H er DIY credo makes Martha democratically snobbish. She hews to a country-house sensibility, but anyone can follow it. It doesn’t cost much, because you do it yourself. If a middle-class Polish girl like Martha can blossom into an affected, Breck-girl faux-WASP, you can too!

The final, and most important, reason Martha is escaping criticism is that Martha Stewart the person has been separated from Martha Stewart the brand. The principal topic of discussion about the Martha Stewart Living IPO was Martha Stewart’s death. Analysts speculated what would happen to Omnimedia if Martha were hit by a bus or cab (or succumbed to an accident in “the potting shed,” as the New York Observer’s Christopher Byron nicely put it). There were two answers: First, the company has bought a $67 million life-insurance policy on her. Second, Martha Stewart the brand can survive without Martha Stewart the person, as Ralph Lauren the brand survives without Ralph Lauren selling every shirt. (Martha does not appear at all in the current issue of Living.) The zooming stock price is evidence that Wall Street can distinguish Martha from her product.

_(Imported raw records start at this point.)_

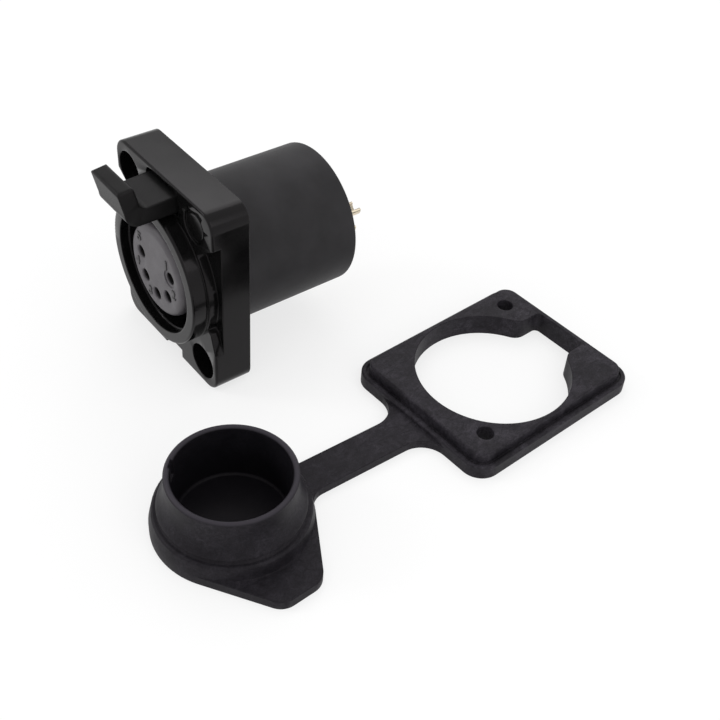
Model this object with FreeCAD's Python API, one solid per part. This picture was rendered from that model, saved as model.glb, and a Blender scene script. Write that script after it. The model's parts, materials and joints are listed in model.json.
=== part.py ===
import FreeCAD, Part
import math
import os

# Panel-mount five-pole socket with a push latch, and the rubber cover that seals it.
# Millimetres. The origin is the centre of the flange's back face, which lies on the panel.
# X points right seen from the front, Y into the panel and Z up, so the front faces -Y.

# Clearances
slip = 0.05
moving_gap = 0.3
cut_past = 1.0

# Flange
flange_side_wall = 1.7
flange_thickness = 6.2
flange_corner = 2.7
edge_break = 0.35

# Collar, bore and the tube behind the flange
bore_radius = 9.55
collar_wall = 2.05
collar_stand = 2.45
collar_edge = 0.3
lead_in_depth = 1.5
lead_in_step = 0.25
shoulder_step = 0.4
shoulder_depth = 7.0
tube_wall = 0.7

# Screw holes, on a diagonal
screw_side_margin = 3.8
screw_end_margin = 4.2
screw_hole_radius = 1.6
counterbore_radius = 2.95
counterbore_depth = 3.6

# Bare round badge seat
badge_side_margin = 4.7
badge_end_margin = 3.75
badge_radius = 2.6
badge_depth = 0.4
badge_rise = 0.25
badge_moat = 0.45

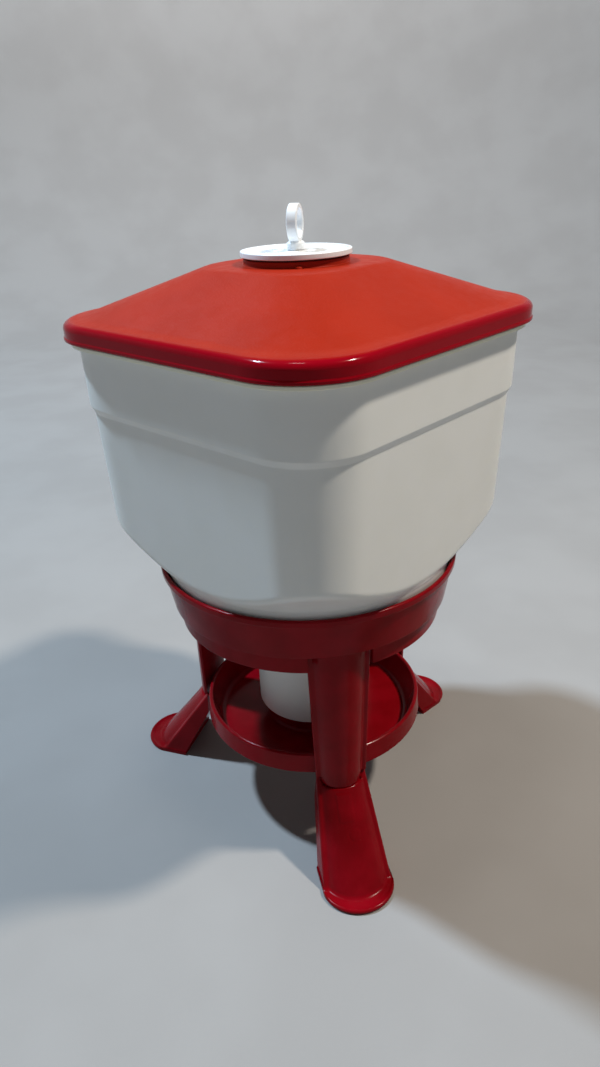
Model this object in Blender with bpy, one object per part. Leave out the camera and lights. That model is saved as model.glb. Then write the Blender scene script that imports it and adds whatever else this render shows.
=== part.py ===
"""Gravity poultry drinker: a square water tank on a three-legged stand, with a round drinking pan.

Metres, +Z up. The origin is on the tank's axis, at floor level. One leg points along -Y.
The tank is filled from above through the cap. A spring shuts the outlet valve, and the pull ring,
pushed down, opens it. The outlet neck's lower edge sets the water level in the pan.
"""

from math import acos, atan2, cos, pi, radians, sin, sqrt

import bmesh
import bpy
from mathutils import Matrix, Vector

# ---------------------------------------------------------------- driving sizes (metres)
GAP = 0.0003                 # clearance between touching pieces
WALL = 0.0030                # moulded wall of the tank, the roof and the base ring

TANK_TURN = radians(35.43)   # direction of one tank face, seen from above
LID_HALF = 0.1920            # half the side of the roof
LID_CORNER = 0.0763
SKIRT_BOTTOM = 0.5834
PLATEAU_HALF = 0.0804
PLATEAU_CORNER = 0.0560
PLATEAU_TOP = 0.6455
BOSS_TOP = 0.6512

CAP_RADIUS = 0.0560
CAP_TOP = 0.6583
CAP_UNDER = 0.6530
RING_OUTER = 0.0180          # the pull ring stands upright on its stem
RING_INNER = 0.0134
RING_WIDTH = 0.0100
RING_CENTRE = 0.6820
RING_TURN = radians(-24.4)
STEM_RADIUS = 0.0048

RIM_TOP = 0.5863
SEAL_TOP = 0.5902            # the roof presses its seal on the rim from here
RIM_HALF = 0.1808            # half the side of the rim that carries the roof's seal
BEAD_HALF = 0.1870           # of the flange under the rim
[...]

We should do the same. Critics have savaged her fraudulent persona and monomaniacal perfectionism for a long time. There is a subtle sexism in that: The female domestic tycoon is obliged to behave better than the guys. (This is why Oprah’s private life is examined more carefully than David Letterman’s.)

Fortunately, commerce has trumped personality. Martha is finally being treated as the CEO of a company called Omnimedia, not as a bitchy hausfrau. In the age of the divine entrepreneur, no one cares how badly you treat your kid. We admire perfectionist monomania in Internet tycoons, so why not in Martha? Politicians get away with advertising bogus family bliss; Martha should too. On television, Martha shows us how to make a romantic dinner for the husband she doesn’t have, host a party for the kids she doesn’t like, bake muffins for the neighbors who hate her. But those are her tragedies, not our business (or Wall Street’s). The muffins are still tasty, and that’s what matters.